- _GIVEN RECORDS_:
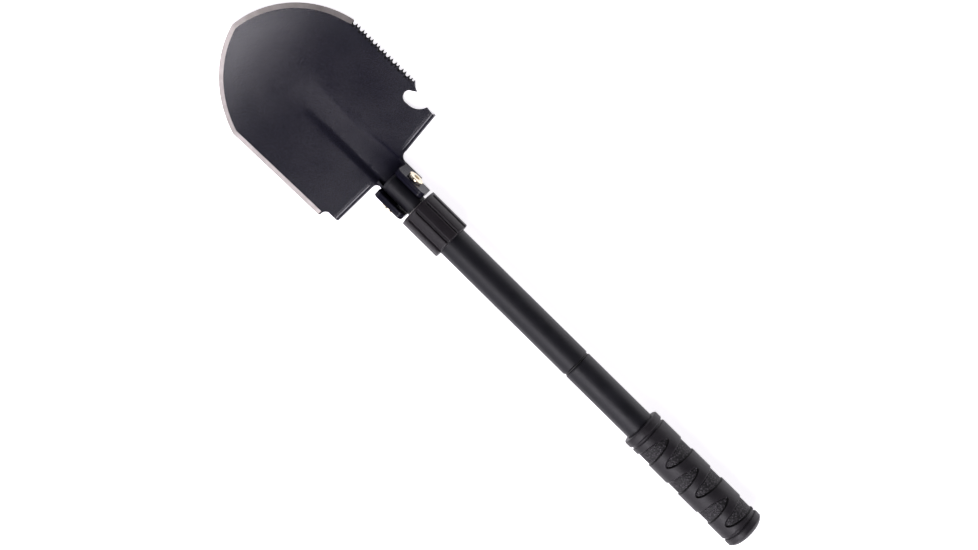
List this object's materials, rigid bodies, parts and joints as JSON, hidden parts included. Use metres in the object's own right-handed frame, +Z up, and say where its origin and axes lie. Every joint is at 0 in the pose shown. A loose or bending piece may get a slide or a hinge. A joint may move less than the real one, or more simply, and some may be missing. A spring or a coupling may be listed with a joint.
{
  "type": "camp shovel",
  "caption": "Folding camp shovel: dished steel blade with saw edge and bottle opener notch, hinged to a two-piece tube handle with a screw lock collar and a rubber grip.",
  "frame": {"origin": "middle of the shovel's length and width, on the surface that it lies on, blade out straight", "axes": "+Y along the handle to the blade's tip, +X to the saw edge, +Z up out of the digging face"},
  "size_m": [0.1365, 0.562, 0.0375],
  "materials": {
    "blade_coating": "black powder coat, satin, fine orange peel",
    "bare_steel": "ground and brushed bare steel",
    "pivot_plating": "pale yellow plating, polished",
    "collar_finish": "charcoal, fine grained",
    "tube_paint": "black, semi-gloss",
    "bare_aluminium": "turned",
    "seal_rubber": "matte",
    "grip_rubber": "satin with textured recesses"
  },
  "bodies": {
    "handle": {"tang": "tube_paint", "tang_pins": "bare_steel", "threaded_ferrule": "bare_aluminium", "front_tube": "tube_paint", "joint_socket": "bare_aluminium"},
    "blade_assembly": {"blade": "blade_coating", "inner_bracket": "blade_coating", "pivot_barrel": "pivot_plating", "pivot_screw": "pivot_plating", "pivot_washers": "bare_steel"},
    "collar_washer": {"thrust_washer": "bare_steel"},
    "collar": {"lock_collar": "collar_finish"},
    "seal": {"joint_seal": "seal_rubber"},
    "rear_handle": {"joint_stud": "bare_aluminium", "rear_tube": "tube_paint", "grip": "grip_rubber", "end_plug": "bare_aluminium", "end_cap": "grip_rubber"}
  },
  "joints": [
    {"name": "blade_fold", "type": "hinge", "parent": "handle", "child": "blade_assembly", "pos_m": [0, 0.0934, 0.0205], "axis": [1, 0, 0], "range_deg": [0, 178]},
    {"name": "collar_travel", "type": "slide", "parent": "handle", "child": "collar_washer", "axis": [0, 1, 0], "range_m": [-0.0101, 0.00095]},
    {"name": "collar_turn", "type": "hinge", "parent": "collar_washer", "child": "collar", "pos_m": [0, 0.0583, 0.0205], "axis": [0, 1, 0], "range_deg": [-1800, 162]},
    {"name": "seal_travel", "type": "slide", "parent": "handle", "child": "seal", "axis": [0, -1, 0], "range_m": [0, 0.0121]},
    {"name": "rear_handle_turn", "type": "hinge", "parent": "seal", "child": "rear_handle", "pos_m": [0, -0.0956, 0.0205], "axis": [0, -1, 0], "range_deg": [0, 2880]}
  ],
  "couplings": [
    {"joint": "collar_travel", "follows": "collar_turn", "m_per_rad": 0.00031831},
    {"joint": "seal_travel", "follows": "rear_handle_turn", "m_per_rad": 0.00023873}
  ]
}
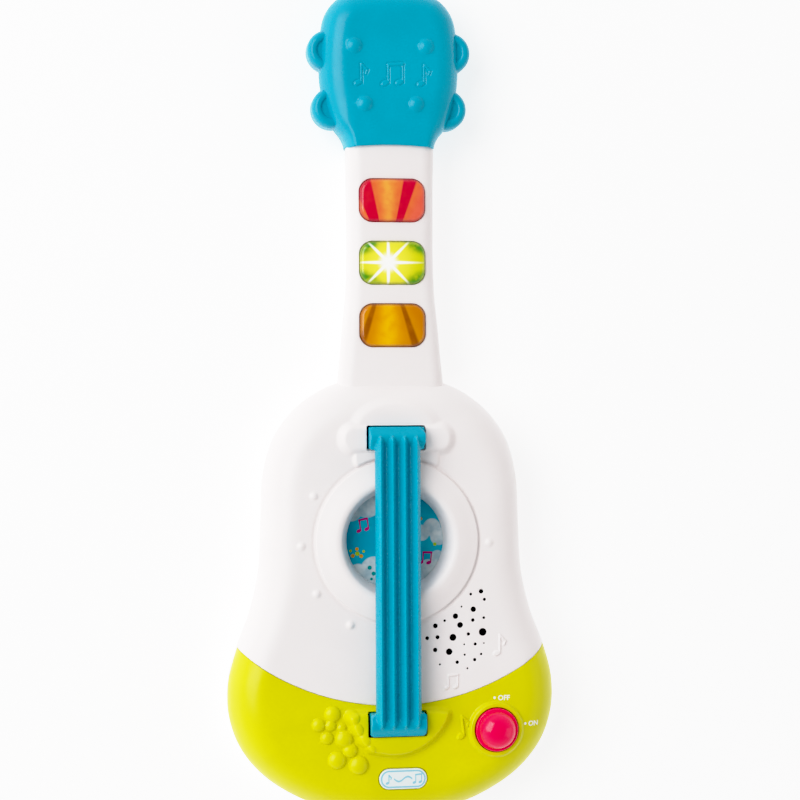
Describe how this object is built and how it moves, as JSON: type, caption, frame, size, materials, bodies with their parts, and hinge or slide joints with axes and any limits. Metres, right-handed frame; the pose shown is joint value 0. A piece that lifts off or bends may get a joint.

- _WHAT TO PRODUCE_:
All of the lines above need to be given again exactly.

- _CORRECT RESPONSE_:
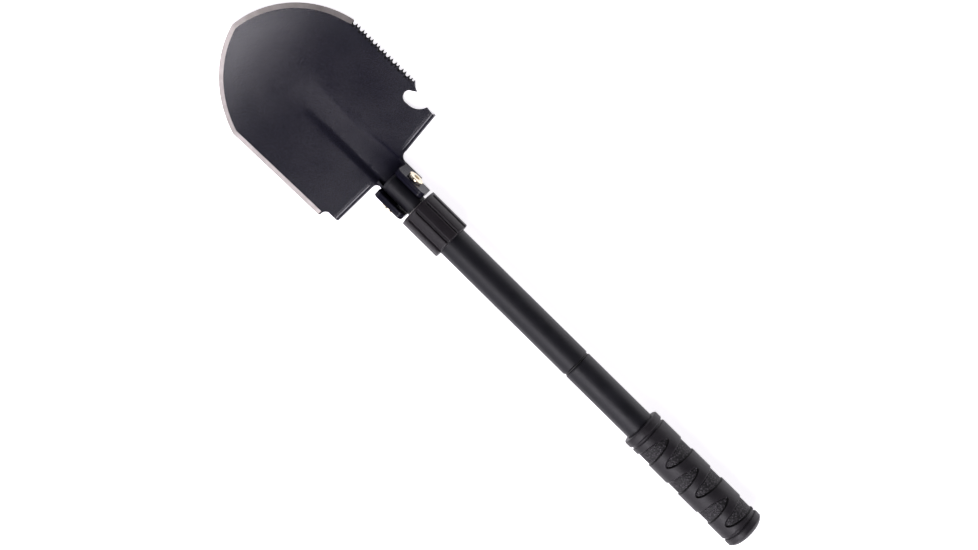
List this object's materials, rigid bodies, parts and joints as JSON, hidden parts included. Use metres in the object's own right-handed frame, +Z up, and say where its origin and axes lie. Every joint is at 0 in the pose shown. A loose or bending piece may get a slide or a hinge. A joint may move less than the real one, or more simply, and some may be missing. A spring or a coupling may be listed with a joint.
{
  "type": "camp shovel",
  "caption": "Folding camp shovel: dished steel blade with saw edge and bottle opener notch, hinged to a two-piece tube handle with a screw lock collar and a rubber grip.",
  "frame": {"origin": "middle of the shovel's length and width, on the surface that it lies on, blade out straight", "axes": "+Y along the handle to the blade's tip, +X to the saw edge, +Z up out of the digging face"},
  "size_m": [0.1365, 0.562, 0.0375],
  "materials": {
    "blade_coating": "black powder coat, satin, fine orange peel",
    "bare_steel": "ground and brushed bare steel",
    "pivot_plating": "pale yellow plating, polished",
    "collar_finish": "charcoal, fine grained",
    "tube_paint": "black, semi-gloss",
    "bare_aluminium": "turned",
    "seal_rubber": "matte",
    "grip_rubber": "satin with textured recesses"
  },
  "bodies": {
    "handle": {"tang": "tube_paint", "tang_pins": "bare_steel", "threaded_ferrule": "bare_aluminium", "front_tube": "tube_paint", "joint_socket": "bare_aluminium"},
    "blade_assembly": {"blade": "blade_coating", "inner_bracket": "blade_coating", "pivot_barrel": "pivot_plating", "pivot_screw": "pivot_plating", "pivot_washers": "bare_steel"},
    "collar_washer": {"thrust_washer": "bare_steel"},
    "collar": {"lock_collar": "collar_finish"},
    "seal": {"joint_seal": "seal_rubber"},
    "rear_handle": {"joint_stud": "bare_aluminium", "rear_tube": "tube_paint", "grip": "grip_rubber", "end_plug": "bare_aluminium", "end_cap": "grip_rubber"}
  },
  "joints": [
    {"name": "blade_fold", "type": "hinge", "parent": "handle", "child": "blade_assembly", "pos_m": [0, 0.0934, 0.0205], "axis": [1, 0, 0], "range_deg": [0, 178]},
    {"name": "collar_travel", "type": "slide", "parent": "handle", "child": "collar_washer", "axis": [0, 1, 0], "range_m": [-0.0101, 0.00095]},
    {"name": "collar_turn", "type": "hinge", "parent": "collar_washer", "child": "collar", "pos_m": [0, 0.0583, 0.0205], "axis": [0, 1, 0], "range_deg": [-1800, 162]},
    {"name": "seal_travel", "type": "slide", "parent": "handle", "child": "seal", "axis": [0, -1, 0], "range_m": [0, 0.0121]},
    {"name": "rear_handle_turn", "type": "hinge", "parent": "seal", "child": "rear_handle", "pos_m": [0, -0.0956, 0.0205], "axis": [0, -1, 0], "range_deg": [0, 2880]}
  ],
  "couplings": [
    {"joint": "collar_travel", "follows": "collar_turn", "m_per_rad": 0.00031831},
    {"joint": "seal_travel", "follows": "rear_handle_turn", "m_per_rad": 0.00023873}
  ]
}
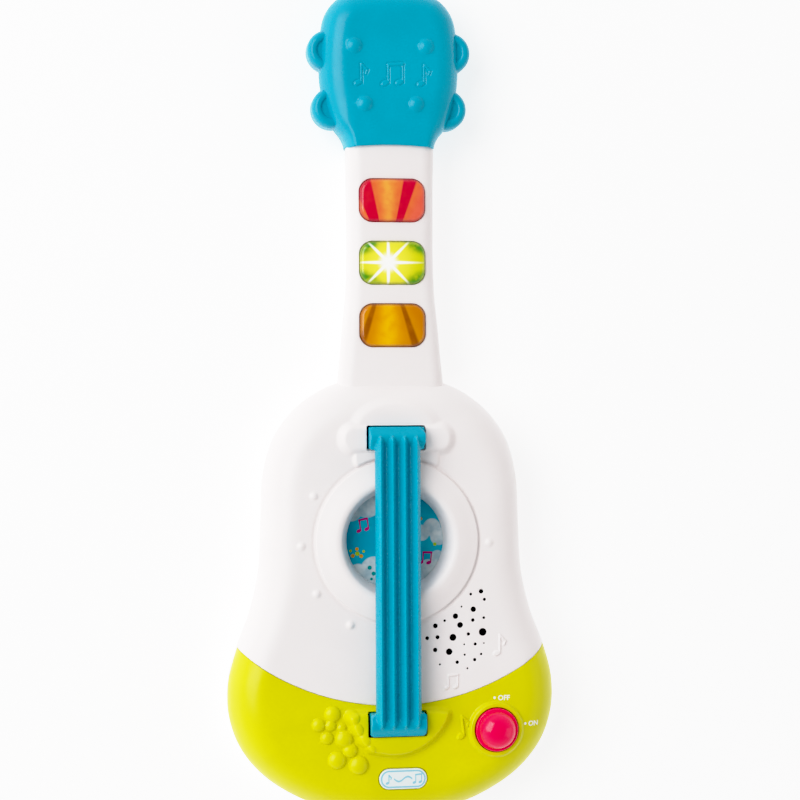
Describe how this object is built and how it moves, as JSON: type, caption, frame, size, materials, bodies with their parts, and hinge or slide joints with axes and any limits. Metres, right-handed frame; the pose shown is joint value 0. A piece that lifts off or bends may get a joint.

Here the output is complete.